-- Information provided start --
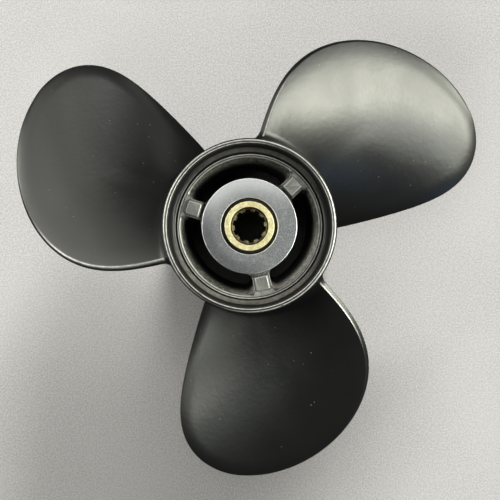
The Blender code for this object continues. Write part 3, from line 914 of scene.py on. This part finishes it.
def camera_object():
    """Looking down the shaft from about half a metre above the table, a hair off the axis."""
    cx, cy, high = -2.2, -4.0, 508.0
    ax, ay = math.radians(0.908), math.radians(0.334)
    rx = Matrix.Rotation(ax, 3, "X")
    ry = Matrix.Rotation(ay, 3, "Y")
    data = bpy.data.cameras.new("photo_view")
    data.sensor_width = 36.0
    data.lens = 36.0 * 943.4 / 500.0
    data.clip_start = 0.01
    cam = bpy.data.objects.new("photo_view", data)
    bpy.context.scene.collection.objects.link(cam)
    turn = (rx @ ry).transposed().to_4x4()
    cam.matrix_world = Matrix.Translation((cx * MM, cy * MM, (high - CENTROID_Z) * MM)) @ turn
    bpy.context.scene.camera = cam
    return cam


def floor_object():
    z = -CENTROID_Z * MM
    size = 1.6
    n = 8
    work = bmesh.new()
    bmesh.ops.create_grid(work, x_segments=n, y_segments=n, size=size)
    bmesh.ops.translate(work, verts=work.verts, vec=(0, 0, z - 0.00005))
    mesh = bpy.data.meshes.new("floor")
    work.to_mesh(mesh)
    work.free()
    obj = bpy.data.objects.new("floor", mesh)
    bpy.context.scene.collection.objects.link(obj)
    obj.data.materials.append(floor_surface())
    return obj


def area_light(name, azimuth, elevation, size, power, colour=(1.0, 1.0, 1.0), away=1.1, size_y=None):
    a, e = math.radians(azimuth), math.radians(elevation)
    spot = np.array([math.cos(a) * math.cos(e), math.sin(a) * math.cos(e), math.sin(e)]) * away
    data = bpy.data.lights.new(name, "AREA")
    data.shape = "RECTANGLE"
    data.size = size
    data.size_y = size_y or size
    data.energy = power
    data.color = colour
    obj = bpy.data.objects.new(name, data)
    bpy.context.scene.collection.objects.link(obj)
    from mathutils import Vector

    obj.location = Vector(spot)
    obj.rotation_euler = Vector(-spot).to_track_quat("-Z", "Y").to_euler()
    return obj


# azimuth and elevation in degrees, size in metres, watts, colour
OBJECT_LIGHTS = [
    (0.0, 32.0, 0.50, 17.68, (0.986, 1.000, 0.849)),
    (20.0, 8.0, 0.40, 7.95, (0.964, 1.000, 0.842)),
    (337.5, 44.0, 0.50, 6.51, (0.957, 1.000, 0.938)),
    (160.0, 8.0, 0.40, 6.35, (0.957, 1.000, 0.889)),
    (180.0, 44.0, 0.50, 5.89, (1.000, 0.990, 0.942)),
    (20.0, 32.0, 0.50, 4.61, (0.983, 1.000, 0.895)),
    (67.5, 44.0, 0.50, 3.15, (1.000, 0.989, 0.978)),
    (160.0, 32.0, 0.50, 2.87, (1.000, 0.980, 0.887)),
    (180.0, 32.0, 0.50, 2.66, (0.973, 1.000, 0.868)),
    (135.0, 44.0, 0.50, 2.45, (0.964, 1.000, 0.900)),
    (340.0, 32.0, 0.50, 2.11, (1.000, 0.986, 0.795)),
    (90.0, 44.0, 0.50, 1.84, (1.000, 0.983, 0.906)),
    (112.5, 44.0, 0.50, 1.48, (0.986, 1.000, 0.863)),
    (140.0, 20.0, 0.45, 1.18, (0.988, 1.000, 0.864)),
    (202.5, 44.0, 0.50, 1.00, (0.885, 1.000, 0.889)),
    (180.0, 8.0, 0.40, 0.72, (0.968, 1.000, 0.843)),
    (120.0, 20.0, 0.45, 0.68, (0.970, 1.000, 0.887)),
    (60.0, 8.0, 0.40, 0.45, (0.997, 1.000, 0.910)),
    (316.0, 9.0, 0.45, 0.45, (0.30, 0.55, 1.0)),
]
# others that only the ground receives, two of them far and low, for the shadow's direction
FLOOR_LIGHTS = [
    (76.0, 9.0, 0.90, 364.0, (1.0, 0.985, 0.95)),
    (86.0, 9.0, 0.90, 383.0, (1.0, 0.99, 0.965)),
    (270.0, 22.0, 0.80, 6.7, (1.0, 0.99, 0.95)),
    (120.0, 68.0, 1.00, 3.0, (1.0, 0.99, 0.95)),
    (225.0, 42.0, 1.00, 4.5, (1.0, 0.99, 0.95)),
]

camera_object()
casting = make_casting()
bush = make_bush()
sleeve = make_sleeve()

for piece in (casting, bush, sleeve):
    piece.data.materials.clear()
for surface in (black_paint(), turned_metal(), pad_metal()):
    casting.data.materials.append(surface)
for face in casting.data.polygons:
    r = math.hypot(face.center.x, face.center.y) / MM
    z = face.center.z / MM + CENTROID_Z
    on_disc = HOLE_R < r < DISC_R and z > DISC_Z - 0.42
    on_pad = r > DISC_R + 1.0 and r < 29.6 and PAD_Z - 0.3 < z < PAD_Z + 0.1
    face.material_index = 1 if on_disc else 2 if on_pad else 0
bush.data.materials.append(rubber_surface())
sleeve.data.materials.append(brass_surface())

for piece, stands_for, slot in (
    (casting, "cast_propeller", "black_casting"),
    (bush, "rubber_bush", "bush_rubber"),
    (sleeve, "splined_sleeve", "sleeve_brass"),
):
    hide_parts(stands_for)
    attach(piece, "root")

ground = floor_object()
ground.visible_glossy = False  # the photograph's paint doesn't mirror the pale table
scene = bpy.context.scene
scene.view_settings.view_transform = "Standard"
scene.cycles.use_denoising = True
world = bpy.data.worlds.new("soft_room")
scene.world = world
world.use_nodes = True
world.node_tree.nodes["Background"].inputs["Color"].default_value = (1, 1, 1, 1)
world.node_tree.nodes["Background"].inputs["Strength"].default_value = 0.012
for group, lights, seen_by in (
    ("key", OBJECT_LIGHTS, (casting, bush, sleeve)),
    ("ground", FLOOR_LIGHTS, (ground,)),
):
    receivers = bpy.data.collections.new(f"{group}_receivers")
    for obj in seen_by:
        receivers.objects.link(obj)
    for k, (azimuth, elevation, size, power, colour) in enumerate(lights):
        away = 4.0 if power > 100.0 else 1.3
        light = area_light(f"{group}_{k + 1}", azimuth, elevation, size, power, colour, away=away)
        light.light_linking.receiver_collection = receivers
-- Information provided end --
Exercise brief >>
Extract the complete data, matching each line exactly.

Task response >>
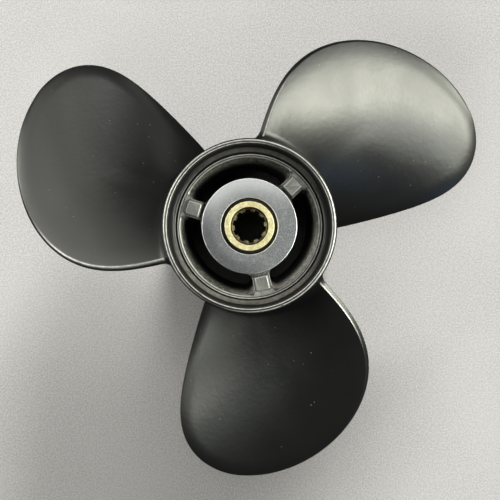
The Blender code for this object continues. Write part 3, from line 914 of scene.py on. This part finishes it.
def camera_object():
    """Looking down the shaft from about half a metre above the table, a hair off the axis."""
    cx, cy, high = -2.2, -4.0, 508.0
    ax, ay = math.radians(0.908), math.radians(0.334)
    rx = Matrix.Rotation(ax, 3, "X")
    ry = Matrix.Rotation(ay, 3, "Y")
    data = bpy.data.cameras.new("photo_view")
    data.sensor_width = 36.0
    data.lens = 36.0 * 943.4 / 500.0
    data.clip_start = 0.01
    cam = bpy.data.objects.new("photo_view", data)
    bpy.context.scene.collection.objects.link(cam)
    turn = (rx @ ry).transposed().to_4x4()
    cam.matrix_world = Matrix.Translation((cx * MM, cy * MM, (high - CENTROID_Z) * MM)) @ turn
    bpy.context.scene.camera = cam
    return cam


def floor_object():
    z = -CENTROID_Z * MM
    size = 1.6
    n = 8
    work = bmesh.new()
    bmesh.ops.create_grid(work, x_segments=n, y_segments=n, size=size)
    bmesh.ops.translate(work, verts=work.verts, vec=(0, 0, z - 0.00005))
    mesh = bpy.data.meshes.new("floor")
    work.to_mesh(mesh)
    work.free()
    obj = bpy.data.objects.new("floor", mesh)
    bpy.context.scene.collection.objects.link(obj)
    obj.data.materials.append(floor_surface())
    return obj


def area_light(name, azimuth, elevation, size, power, colour=(1.0, 1.0, 1.0), away=1.1, size_y=None):
    a, e = math.radians(azimuth), math.radians(elevation)
    spot = np.array([math.cos(a) * math.cos(e), math.sin(a) * math.cos(e), math.sin(e)]) * away
    data = bpy.data.lights.new(name, "AREA")
    data.shape = "RECTANGLE"
    data.size = size
    data.size_y = size_y or size
    data.energy = power
    data.color = colour
    obj = bpy.data.objects.new(name, data)
    bpy.context.scene.collection.objects.link(obj)
    from mathutils import Vector

    obj.location = Vector(spot)
    obj.rotation_euler = Vector(-spot).to_track_quat("-Z", "Y").to_euler()
    return obj


# azimuth and elevation in degrees, size in metres, watts, colour
OBJECT_LIGHTS = [
    (0.0, 32.0, 0.50, 17.68, (0.986, 1.000, 0.849)),
    (20.0, 8.0, 0.40, 7.95, (0.964, 1.000, 0.842)),
    (337.5, 44.0, 0.50, 6.51, (0.957, 1.000, 0.938)),
    (160.0, 8.0, 0.40, 6.35, (0.957, 1.000, 0.889)),
    (180.0, 44.0, 0.50, 5.89, (1.000, 0.990, 0.942)),
    (20.0, 32.0, 0.50, 4.61, (0.983, 1.000, 0.895)),
    (67.5, 44.0, 0.50, 3.15, (1.000, 0.989, 0.978)),
    (160.0, 32.0, 0.50, 2.87, (1.000, 0.980, 0.887)),
    (180.0, 32.0, 0.50, 2.66, (0.973, 1.000, 0.868)),
    (135.0, 44.0, 0.50, 2.45, (0.964, 1.000, 0.900)),
    (340.0, 32.0, 0.50, 2.11, (1.000, 0.986, 0.795)),
    (90.0, 44.0, 0.50, 1.84, (1.000, 0.983, 0.906)),
    (112.5, 44.0, 0.50, 1.48, (0.986, 1.000, 0.863)),
    (140.0, 20.0, 0.45, 1.18, (0.988, 1.000, 0.864)),
    (202.5, 44.0, 0.50, 1.00, (0.885, 1.000, 0.889)),
    (180.0, 8.0, 0.40, 0.72, (0.968, 1.000, 0.843)),
    (120.0, 20.0, 0.45, 0.68, (0.970, 1.000, 0.887)),
    (60.0, 8.0, 0.40, 0.45, (0.997, 1.000, 0.910)),
    (316.0, 9.0, 0.45, 0.45, (0.30, 0.55, 1.0)),
]
# others that only the ground receives, two of them far and low, for the shadow's direction
FLOOR_LIGHTS = [
    (76.0, 9.0, 0.90, 364.0, (1.0, 0.985, 0.95)),
    (86.0, 9.0, 0.90, 383.0, (1.0, 0.99, 0.965)),
    (270.0, 22.0, 0.80, 6.7, (1.0, 0.99, 0.95)),
    (120.0, 68.0, 1.00, 3.0, (1.0, 0.99, 0.95)),
    (225.0, 42.0, 1.00, 4.5, (1.0, 0.99, 0.95)),
]

camera_object()
casting = make_casting()
bush = make_bush()
sleeve = make_sleeve()

for piece in (casting, bush, sleeve):
    piece.data.materials.clear()
for surface in (black_paint(), turned_metal(), pad_metal()):
    casting.data.materials.append(surface)
for face in casting.data.polygons:
    r = math.hypot(face.center.x, face.center.y) / MM
    z = face.center.z / MM + CENTROID_Z
    on_disc = HOLE_R < r < DISC_R and z > DISC_Z - 0.42
    on_pad = r > DISC_R + 1.0 and r < 29.6 and PAD_Z - 0.3 < z < PAD_Z + 0.1
    face.material_index = 1 if on_disc else 2 if on_pad else 0
bush.data.materials.append(rubber_surface())
sleeve.data.materials.append(brass_surface())

for piece, stands_for, slot in (
    (casting, "cast_propeller", "black_casting"),
    (bush, "rubber_bush", "bush_rubber"),
    (sleeve, "splined_sleeve", "sleeve_brass"),
):
    hide_parts(stands_for)
    attach(piece, "root")

ground = floor_object()
ground.visible_glossy = False  # the photograph's paint doesn't mirror the pale table
scene = bpy.context.scene
scene.view_settings.view_transform = "Standard"
scene.cycles.use_denoising = True
world = bpy.data.worlds.new("soft_room")
scene.world = world
world.use_nodes = True
world.node_tree.nodes["Background"].inputs["Color"].default_value = (1, 1, 1, 1)
world.node_tree.nodes["Background"].inputs["Strength"].default_value = 0.012
for group, lights, seen_by in (
    ("key", OBJECT_LIGHTS, (casting, bush, sleeve)),
    ("ground", FLOOR_LIGHTS, (ground,)),
):
    receivers = bpy.data.collections.new(f"{group}_receivers")
    for obj in seen_by:
        receivers.objects.link(obj)
    for k, (azimuth, elevation, size, power, colour) in enumerate(lights):
        away = 4.0 if power > 100.0 else 1.3
        light = area_light(f"{group}_{k + 1}", azimuth, elevation, size, power, colour, away=away)
        light.light_linking.receiver_collection = receivers